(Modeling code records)
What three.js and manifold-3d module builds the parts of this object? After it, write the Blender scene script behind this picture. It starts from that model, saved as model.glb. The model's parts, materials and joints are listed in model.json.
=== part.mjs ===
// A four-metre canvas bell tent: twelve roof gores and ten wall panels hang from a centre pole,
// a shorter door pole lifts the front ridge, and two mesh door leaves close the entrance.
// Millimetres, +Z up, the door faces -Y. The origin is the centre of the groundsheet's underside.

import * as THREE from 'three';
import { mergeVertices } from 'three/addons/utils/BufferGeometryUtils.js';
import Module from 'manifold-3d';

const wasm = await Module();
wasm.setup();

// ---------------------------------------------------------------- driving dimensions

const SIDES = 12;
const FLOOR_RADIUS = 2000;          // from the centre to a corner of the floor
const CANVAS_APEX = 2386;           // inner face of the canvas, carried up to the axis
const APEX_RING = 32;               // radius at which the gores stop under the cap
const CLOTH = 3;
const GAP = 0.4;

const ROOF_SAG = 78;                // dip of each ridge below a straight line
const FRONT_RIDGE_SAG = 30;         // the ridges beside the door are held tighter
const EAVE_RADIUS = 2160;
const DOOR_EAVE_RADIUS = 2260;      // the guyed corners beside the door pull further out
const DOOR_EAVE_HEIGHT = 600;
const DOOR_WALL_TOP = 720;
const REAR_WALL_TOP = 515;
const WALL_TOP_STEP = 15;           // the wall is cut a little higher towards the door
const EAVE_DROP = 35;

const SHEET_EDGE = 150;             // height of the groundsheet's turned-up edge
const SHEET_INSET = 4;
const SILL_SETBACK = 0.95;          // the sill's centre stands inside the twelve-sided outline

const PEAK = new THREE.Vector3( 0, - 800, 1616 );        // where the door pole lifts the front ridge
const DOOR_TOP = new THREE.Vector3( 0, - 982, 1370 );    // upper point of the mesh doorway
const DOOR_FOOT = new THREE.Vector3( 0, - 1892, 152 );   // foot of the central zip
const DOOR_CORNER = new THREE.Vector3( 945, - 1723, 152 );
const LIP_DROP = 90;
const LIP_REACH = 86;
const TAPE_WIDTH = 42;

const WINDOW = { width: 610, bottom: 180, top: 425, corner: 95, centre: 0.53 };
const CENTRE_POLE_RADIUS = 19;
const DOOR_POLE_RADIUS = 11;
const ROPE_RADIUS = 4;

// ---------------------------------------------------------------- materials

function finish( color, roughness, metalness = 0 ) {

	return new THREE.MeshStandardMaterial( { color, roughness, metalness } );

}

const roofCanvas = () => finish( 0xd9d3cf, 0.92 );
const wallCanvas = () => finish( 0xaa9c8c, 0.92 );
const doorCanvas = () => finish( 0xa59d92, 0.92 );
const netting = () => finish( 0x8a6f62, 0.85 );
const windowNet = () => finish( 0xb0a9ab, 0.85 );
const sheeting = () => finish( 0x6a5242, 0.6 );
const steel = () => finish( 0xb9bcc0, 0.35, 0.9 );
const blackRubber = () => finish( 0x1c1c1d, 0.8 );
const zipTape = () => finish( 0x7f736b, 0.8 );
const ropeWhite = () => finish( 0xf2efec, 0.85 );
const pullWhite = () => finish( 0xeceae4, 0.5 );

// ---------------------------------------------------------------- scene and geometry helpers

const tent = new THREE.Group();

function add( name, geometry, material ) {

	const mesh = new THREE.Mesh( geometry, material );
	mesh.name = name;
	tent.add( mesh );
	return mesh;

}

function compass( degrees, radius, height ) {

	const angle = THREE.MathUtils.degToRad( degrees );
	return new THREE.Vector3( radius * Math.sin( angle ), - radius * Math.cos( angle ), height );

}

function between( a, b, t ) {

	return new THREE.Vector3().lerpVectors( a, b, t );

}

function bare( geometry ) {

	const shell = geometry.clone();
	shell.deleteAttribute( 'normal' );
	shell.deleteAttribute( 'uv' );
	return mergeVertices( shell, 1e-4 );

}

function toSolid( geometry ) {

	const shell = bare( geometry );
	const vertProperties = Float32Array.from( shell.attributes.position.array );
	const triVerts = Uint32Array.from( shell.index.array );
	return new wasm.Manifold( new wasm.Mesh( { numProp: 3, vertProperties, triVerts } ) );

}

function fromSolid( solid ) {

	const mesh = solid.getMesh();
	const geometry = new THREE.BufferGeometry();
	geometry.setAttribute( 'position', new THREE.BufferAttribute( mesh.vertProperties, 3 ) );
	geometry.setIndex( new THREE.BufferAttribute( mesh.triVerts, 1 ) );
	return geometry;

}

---

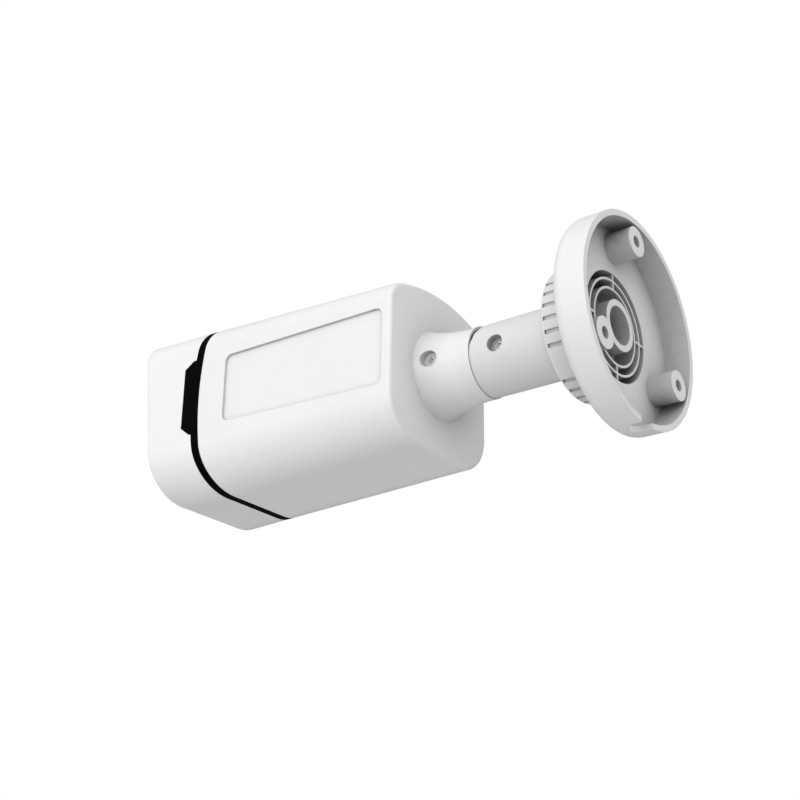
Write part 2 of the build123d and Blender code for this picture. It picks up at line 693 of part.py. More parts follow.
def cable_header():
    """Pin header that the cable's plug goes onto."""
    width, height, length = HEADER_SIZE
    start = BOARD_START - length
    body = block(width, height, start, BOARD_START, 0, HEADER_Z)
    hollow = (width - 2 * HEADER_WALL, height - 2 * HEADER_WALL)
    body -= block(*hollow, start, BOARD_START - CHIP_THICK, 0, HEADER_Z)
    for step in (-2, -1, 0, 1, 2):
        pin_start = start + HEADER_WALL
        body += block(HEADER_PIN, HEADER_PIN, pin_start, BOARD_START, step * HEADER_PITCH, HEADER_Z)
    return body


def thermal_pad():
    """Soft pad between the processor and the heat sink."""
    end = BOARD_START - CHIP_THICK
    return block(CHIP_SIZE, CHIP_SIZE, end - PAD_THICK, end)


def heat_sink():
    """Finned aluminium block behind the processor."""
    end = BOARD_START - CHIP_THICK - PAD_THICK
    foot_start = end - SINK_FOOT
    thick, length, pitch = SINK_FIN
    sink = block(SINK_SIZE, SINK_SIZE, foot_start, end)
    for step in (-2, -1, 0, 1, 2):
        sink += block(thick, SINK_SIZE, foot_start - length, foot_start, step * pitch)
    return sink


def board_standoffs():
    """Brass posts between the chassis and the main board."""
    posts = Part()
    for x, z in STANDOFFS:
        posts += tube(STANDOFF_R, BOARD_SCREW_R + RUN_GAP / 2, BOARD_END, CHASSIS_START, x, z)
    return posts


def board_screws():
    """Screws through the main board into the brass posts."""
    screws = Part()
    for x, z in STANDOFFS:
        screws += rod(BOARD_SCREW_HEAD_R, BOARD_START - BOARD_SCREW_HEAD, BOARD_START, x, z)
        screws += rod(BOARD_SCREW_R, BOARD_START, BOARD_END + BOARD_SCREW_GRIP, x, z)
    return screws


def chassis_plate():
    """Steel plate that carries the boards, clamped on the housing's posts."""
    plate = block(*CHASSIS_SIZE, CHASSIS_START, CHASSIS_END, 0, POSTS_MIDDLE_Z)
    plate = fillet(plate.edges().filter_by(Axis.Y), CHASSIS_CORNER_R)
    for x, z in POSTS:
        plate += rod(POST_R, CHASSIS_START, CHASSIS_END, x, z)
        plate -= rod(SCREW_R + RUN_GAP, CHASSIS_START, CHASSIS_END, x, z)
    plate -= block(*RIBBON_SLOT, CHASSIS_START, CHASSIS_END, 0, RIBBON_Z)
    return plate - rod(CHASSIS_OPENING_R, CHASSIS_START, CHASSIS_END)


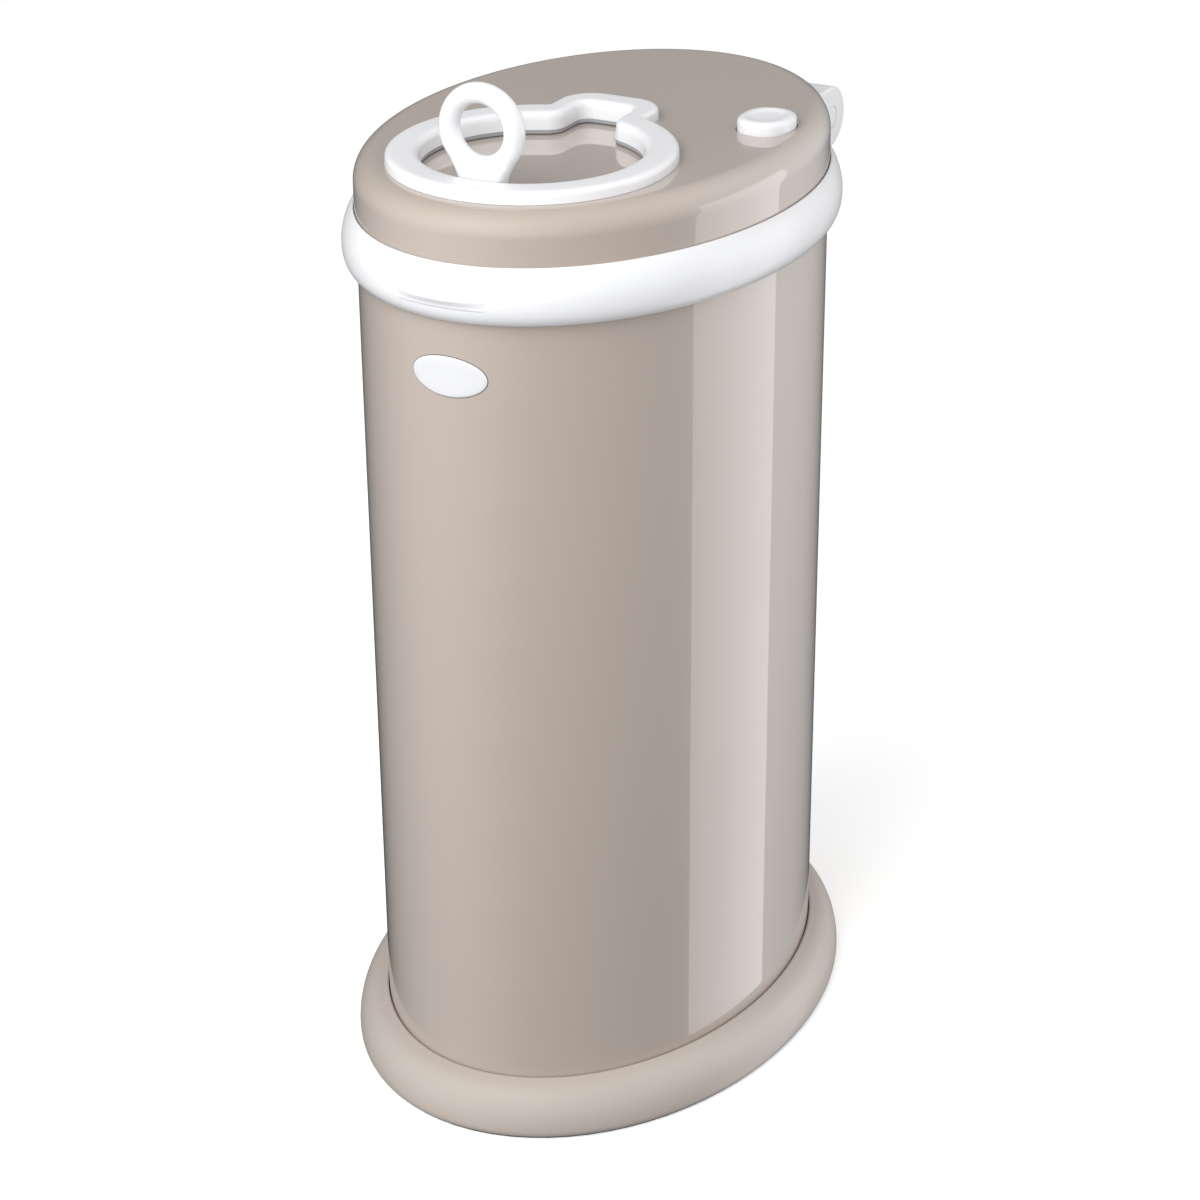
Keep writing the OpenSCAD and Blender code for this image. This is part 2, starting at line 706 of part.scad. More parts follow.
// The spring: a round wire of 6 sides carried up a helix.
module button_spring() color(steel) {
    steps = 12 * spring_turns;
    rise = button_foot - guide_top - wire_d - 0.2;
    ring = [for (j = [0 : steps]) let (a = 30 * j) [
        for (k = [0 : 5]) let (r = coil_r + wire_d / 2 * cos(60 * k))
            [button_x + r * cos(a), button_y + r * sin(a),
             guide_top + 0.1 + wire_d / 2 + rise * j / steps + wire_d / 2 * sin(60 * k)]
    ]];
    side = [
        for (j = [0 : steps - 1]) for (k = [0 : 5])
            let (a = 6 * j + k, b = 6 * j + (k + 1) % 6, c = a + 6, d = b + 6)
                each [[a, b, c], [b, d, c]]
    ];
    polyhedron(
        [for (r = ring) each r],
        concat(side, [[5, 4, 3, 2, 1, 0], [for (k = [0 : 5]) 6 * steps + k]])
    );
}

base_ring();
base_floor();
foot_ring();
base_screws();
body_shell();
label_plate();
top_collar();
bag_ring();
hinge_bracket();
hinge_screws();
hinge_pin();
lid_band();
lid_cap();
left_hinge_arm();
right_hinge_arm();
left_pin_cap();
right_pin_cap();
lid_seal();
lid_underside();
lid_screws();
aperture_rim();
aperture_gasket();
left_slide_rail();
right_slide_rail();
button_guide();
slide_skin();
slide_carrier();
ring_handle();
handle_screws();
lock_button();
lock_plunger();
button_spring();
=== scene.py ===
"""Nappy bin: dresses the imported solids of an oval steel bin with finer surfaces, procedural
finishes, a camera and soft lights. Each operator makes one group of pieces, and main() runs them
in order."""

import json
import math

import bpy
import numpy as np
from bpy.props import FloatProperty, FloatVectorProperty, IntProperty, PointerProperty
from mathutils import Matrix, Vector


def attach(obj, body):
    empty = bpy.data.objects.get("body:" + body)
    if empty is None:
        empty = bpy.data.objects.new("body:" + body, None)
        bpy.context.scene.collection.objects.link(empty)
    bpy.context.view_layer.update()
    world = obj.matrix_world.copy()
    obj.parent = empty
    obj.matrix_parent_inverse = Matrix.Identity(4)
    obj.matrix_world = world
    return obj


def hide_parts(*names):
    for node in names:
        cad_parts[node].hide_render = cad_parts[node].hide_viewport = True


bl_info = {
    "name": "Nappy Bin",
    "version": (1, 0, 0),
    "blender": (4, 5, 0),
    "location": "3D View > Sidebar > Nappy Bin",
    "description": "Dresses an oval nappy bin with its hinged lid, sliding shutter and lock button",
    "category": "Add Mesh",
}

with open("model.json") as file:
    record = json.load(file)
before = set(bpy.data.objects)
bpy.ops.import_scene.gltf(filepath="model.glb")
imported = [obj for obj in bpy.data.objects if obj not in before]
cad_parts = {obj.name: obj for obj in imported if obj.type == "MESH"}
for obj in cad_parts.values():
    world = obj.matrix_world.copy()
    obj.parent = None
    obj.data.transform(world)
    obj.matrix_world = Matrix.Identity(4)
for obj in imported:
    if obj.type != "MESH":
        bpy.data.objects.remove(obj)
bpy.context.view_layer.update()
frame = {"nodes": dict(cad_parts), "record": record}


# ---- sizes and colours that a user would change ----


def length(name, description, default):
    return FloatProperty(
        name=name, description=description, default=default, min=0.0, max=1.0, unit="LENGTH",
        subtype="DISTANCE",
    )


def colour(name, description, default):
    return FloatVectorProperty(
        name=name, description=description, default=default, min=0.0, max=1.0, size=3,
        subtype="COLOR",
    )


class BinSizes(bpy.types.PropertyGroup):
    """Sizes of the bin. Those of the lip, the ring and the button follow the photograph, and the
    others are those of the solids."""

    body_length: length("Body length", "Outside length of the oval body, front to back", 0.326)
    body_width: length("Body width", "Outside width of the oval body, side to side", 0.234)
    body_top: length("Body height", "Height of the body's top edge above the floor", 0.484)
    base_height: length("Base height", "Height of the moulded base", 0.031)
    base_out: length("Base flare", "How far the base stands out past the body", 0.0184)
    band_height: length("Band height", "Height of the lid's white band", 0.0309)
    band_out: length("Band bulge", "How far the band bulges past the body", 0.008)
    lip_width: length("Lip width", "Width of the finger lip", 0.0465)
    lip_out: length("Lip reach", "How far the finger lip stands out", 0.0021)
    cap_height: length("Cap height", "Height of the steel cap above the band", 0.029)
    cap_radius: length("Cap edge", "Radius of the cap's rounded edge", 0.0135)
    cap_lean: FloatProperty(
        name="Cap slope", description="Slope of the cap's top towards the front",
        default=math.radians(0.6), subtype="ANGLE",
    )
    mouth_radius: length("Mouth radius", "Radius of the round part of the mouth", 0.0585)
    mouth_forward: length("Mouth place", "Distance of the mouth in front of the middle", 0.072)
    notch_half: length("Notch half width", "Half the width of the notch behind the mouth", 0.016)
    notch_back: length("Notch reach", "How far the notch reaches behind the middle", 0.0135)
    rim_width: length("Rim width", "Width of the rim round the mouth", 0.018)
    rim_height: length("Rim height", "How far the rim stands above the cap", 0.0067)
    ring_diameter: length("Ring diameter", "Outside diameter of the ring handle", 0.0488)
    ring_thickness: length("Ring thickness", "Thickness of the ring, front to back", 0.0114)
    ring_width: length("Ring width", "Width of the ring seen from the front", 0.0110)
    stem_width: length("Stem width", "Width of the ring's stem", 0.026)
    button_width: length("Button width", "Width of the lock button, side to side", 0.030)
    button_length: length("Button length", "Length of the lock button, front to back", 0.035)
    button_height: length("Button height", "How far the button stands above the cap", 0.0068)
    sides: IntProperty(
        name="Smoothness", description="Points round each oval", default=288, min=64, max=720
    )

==

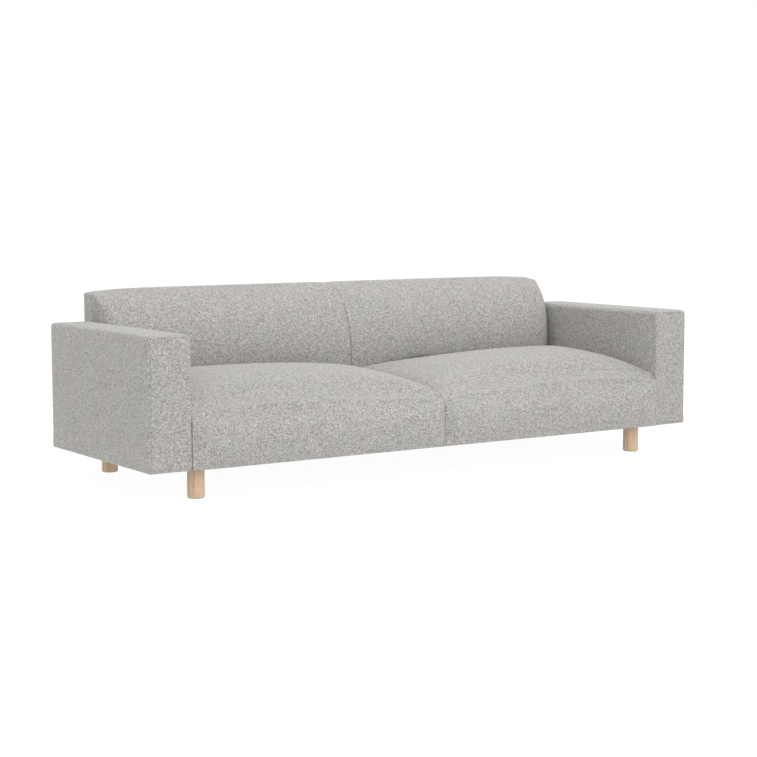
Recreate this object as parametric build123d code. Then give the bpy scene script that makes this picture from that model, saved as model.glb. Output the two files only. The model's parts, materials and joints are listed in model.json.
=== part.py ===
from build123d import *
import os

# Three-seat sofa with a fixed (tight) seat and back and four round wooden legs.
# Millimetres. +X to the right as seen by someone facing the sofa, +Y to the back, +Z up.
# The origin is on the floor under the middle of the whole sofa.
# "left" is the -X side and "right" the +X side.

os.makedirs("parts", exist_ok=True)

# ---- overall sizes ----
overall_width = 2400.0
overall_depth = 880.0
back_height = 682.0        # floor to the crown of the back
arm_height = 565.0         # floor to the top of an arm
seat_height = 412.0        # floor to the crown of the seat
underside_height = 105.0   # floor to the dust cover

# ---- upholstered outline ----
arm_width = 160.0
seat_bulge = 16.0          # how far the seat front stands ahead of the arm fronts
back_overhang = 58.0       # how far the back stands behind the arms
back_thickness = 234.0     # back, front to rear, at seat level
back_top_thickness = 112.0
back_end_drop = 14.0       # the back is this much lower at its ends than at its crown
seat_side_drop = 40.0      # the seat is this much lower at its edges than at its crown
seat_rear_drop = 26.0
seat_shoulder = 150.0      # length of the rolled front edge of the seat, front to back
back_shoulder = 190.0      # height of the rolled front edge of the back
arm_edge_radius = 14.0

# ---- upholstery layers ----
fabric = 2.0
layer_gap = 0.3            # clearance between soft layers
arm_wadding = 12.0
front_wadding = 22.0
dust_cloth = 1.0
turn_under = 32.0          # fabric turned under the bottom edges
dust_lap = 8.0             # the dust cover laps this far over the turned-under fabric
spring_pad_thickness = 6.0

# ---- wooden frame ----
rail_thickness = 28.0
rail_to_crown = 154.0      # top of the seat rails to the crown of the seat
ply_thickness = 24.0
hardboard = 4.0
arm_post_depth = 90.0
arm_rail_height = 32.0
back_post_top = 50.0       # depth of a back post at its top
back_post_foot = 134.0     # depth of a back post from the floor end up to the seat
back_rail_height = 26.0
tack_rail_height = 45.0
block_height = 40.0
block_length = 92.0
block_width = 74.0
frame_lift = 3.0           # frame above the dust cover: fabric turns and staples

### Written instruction
Starting at the line that contains "Write part 2" and ending at the line that contains "return screws", repeat each line exactly, both ends included, and nothing else.

### Problem solution
Write part 2 of the build123d and Blender code for this picture. It picks up at line 693 of part.py. More parts follow.
def cable_header():
    """Pin header that the cable's plug goes onto."""
    width, height, length = HEADER_SIZE
    start = BOARD_START - length
    body = block(width, height, start, BOARD_START, 0, HEADER_Z)
    hollow = (width - 2 * HEADER_WALL, height - 2 * HEADER_WALL)
    body -= block(*hollow, start, BOARD_START - CHIP_THICK, 0, HEADER_Z)
    for step in (-2, -1, 0, 1, 2):
        pin_start = start + HEADER_WALL
        body += block(HEADER_PIN, HEADER_PIN, pin_start, BOARD_START, step * HEADER_PITCH, HEADER_Z)
    return body


def thermal_pad():
    """Soft pad between the processor and the heat sink."""
    end = BOARD_START - CHIP_THICK
    return block(CHIP_SIZE, CHIP_SIZE, end - PAD_THICK, end)


def heat_sink():
    """Finned aluminium block behind the processor."""
    end = BOARD_START - CHIP_THICK - PAD_THICK
    foot_start = end - SINK_FOOT
    thick, length, pitch = SINK_FIN
    sink = block(SINK_SIZE, SINK_SIZE, foot_start, end)
    for step in (-2, -1, 0, 1, 2):
        sink += block(thick, SINK_SIZE, foot_start - length, foot_start, step * pitch)
    return sink


def board_standoffs():
    """Brass posts between the chassis and the main board."""
    posts = Part()
    for x, z in STANDOFFS:
        posts += tube(STANDOFF_R, BOARD_SCREW_R + RUN_GAP / 2, BOARD_END, CHASSIS_START, x, z)
    return posts


def board_screws():
    """Screws through the main board into the brass posts."""
    screws = Part()
    for x, z in STANDOFFS:
        screws += rod(BOARD_SCREW_HEAD_R, BOARD_START - BOARD_SCREW_HEAD, BOARD_START, x, z)
        screws += rod(BOARD_SCREW_R, BOARD_START, BOARD_END + BOARD_SCREW_GRIP, x, z)
    return screws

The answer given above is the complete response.